- Exercise objective -
List each line of the data that holds the word "What".

- Data lines -
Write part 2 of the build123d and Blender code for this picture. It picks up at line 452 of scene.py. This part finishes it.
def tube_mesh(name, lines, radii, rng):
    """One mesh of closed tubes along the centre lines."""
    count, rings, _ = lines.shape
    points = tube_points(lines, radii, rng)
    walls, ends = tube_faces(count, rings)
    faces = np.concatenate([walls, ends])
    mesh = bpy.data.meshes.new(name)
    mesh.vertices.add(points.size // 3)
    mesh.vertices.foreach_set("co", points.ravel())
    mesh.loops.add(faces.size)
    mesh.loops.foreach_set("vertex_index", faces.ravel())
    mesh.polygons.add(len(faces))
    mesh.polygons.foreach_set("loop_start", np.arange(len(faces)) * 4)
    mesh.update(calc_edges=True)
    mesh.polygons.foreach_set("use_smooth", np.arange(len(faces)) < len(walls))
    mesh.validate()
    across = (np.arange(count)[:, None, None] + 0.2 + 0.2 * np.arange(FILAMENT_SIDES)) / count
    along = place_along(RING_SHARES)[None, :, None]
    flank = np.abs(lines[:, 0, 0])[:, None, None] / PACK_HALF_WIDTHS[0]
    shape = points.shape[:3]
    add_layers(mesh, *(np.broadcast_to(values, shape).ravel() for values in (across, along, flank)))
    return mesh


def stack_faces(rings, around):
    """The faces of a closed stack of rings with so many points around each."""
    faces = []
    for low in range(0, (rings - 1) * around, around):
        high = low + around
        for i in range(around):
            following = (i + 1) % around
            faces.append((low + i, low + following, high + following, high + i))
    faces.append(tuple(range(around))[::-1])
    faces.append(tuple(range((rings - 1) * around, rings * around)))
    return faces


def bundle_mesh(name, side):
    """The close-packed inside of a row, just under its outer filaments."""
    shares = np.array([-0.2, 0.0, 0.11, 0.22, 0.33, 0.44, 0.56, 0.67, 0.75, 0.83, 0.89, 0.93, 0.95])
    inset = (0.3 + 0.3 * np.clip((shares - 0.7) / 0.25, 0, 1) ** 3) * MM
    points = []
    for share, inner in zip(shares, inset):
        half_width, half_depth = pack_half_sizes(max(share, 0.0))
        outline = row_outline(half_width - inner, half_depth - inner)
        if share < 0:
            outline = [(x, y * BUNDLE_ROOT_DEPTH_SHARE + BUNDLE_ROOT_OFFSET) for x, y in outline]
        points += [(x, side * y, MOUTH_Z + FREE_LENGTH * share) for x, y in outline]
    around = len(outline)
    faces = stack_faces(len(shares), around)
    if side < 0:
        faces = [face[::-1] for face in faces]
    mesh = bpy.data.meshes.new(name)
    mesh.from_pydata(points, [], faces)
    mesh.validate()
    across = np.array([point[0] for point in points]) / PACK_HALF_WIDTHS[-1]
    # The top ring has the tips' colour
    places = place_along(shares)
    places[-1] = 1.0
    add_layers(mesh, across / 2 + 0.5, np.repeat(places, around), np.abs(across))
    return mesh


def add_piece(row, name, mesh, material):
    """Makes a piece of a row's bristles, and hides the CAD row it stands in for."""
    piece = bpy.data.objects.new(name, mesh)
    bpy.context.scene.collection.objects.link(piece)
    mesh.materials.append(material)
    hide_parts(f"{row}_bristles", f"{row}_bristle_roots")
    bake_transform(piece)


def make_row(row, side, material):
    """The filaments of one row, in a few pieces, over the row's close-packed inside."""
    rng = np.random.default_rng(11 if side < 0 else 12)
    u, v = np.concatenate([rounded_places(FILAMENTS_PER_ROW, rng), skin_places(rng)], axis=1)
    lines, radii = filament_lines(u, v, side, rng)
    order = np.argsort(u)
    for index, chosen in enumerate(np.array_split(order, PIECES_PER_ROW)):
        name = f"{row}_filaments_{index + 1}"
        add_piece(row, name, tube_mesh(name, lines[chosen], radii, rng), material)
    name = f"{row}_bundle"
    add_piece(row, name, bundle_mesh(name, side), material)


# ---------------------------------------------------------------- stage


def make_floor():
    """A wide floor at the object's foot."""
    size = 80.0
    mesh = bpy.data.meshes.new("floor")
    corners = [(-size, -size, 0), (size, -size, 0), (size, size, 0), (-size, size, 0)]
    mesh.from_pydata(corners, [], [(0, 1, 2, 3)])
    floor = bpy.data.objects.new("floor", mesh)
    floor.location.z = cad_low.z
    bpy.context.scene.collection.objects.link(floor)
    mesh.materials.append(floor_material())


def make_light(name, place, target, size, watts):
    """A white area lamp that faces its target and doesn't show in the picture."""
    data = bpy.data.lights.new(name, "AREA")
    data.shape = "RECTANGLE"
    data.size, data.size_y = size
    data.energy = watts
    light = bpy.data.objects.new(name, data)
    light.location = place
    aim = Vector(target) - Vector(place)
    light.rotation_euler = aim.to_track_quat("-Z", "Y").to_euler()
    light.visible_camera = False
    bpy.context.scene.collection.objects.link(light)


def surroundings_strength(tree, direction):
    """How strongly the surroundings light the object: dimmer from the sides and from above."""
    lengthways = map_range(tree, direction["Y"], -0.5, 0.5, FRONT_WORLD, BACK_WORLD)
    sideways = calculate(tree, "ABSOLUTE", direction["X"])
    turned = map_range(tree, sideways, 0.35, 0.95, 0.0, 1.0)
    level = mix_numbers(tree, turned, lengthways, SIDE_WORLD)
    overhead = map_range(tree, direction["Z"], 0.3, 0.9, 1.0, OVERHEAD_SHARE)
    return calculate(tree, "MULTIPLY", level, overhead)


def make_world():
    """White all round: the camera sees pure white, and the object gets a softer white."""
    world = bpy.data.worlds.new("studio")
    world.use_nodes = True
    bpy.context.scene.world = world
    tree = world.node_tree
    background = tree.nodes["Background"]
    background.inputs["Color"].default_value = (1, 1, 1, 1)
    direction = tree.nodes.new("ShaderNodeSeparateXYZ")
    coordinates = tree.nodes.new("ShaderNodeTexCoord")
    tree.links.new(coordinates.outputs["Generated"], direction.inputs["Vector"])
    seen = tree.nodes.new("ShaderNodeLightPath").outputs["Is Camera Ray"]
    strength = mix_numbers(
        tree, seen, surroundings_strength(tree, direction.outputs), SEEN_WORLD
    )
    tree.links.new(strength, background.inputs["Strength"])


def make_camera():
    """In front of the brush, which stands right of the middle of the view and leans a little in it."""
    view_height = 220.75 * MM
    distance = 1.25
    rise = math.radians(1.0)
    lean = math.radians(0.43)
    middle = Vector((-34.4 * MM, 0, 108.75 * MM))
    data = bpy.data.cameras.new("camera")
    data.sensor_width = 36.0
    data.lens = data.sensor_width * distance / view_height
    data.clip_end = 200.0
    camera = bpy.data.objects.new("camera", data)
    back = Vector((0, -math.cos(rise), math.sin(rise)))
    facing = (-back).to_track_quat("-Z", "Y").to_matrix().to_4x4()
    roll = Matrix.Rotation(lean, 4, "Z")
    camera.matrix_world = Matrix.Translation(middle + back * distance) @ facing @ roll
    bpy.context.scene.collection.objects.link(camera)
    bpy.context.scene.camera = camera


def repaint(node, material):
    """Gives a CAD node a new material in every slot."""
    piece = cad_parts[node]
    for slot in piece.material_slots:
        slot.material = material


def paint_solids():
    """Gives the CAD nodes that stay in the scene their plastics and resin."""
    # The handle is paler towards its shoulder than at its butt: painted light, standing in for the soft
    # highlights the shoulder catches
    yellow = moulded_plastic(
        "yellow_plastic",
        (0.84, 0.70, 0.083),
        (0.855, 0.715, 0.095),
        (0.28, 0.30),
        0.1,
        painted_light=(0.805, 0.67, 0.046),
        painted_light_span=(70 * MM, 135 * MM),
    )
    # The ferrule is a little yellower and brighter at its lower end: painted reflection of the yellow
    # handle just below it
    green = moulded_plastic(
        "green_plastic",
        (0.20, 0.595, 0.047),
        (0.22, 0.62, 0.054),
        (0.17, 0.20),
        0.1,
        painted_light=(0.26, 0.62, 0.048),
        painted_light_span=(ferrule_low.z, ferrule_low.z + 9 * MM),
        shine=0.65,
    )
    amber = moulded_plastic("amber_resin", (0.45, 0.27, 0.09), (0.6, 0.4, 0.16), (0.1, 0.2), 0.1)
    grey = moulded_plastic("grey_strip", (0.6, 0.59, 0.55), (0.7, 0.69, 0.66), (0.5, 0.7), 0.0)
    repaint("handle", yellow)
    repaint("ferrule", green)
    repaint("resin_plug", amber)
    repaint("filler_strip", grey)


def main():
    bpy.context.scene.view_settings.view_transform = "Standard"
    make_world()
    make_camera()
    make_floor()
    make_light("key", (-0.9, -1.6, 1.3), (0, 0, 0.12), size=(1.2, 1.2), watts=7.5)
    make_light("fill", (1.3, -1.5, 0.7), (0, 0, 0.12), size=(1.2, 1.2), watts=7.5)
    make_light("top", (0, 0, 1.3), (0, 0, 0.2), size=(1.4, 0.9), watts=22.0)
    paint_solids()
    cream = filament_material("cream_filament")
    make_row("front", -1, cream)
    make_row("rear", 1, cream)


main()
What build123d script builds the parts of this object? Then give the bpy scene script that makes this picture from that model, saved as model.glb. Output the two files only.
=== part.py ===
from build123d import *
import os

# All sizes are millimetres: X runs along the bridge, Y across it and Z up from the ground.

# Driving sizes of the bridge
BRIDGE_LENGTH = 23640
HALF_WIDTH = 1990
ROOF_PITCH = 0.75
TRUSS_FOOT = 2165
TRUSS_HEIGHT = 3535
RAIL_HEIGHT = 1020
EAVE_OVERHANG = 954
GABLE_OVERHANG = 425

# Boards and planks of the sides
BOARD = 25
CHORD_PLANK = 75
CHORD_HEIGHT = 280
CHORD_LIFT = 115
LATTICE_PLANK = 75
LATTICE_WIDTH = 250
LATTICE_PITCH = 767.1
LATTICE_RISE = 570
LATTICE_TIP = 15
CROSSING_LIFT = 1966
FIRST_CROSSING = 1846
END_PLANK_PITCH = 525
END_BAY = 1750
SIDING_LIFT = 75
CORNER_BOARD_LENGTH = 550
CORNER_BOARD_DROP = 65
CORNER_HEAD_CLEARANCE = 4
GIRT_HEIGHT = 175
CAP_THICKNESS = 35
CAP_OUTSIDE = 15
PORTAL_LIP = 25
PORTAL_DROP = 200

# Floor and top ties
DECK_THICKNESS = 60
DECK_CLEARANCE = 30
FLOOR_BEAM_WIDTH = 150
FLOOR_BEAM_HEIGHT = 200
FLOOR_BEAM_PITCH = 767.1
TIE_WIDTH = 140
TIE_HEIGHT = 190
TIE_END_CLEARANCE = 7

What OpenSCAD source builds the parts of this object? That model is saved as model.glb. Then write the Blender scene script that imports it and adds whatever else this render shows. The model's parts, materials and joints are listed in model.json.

- Task solution -
What build123d script builds the parts of this object? Then give the bpy scene script that makes this picture from that model, saved as model.glb. Output the two files only.
What OpenSCAD source builds the parts of this object? That model is saved as model.glb. Then write the Blender scene script that imports it and adds whatever else this render shows. The model's parts, materials and joints are listed in model.json.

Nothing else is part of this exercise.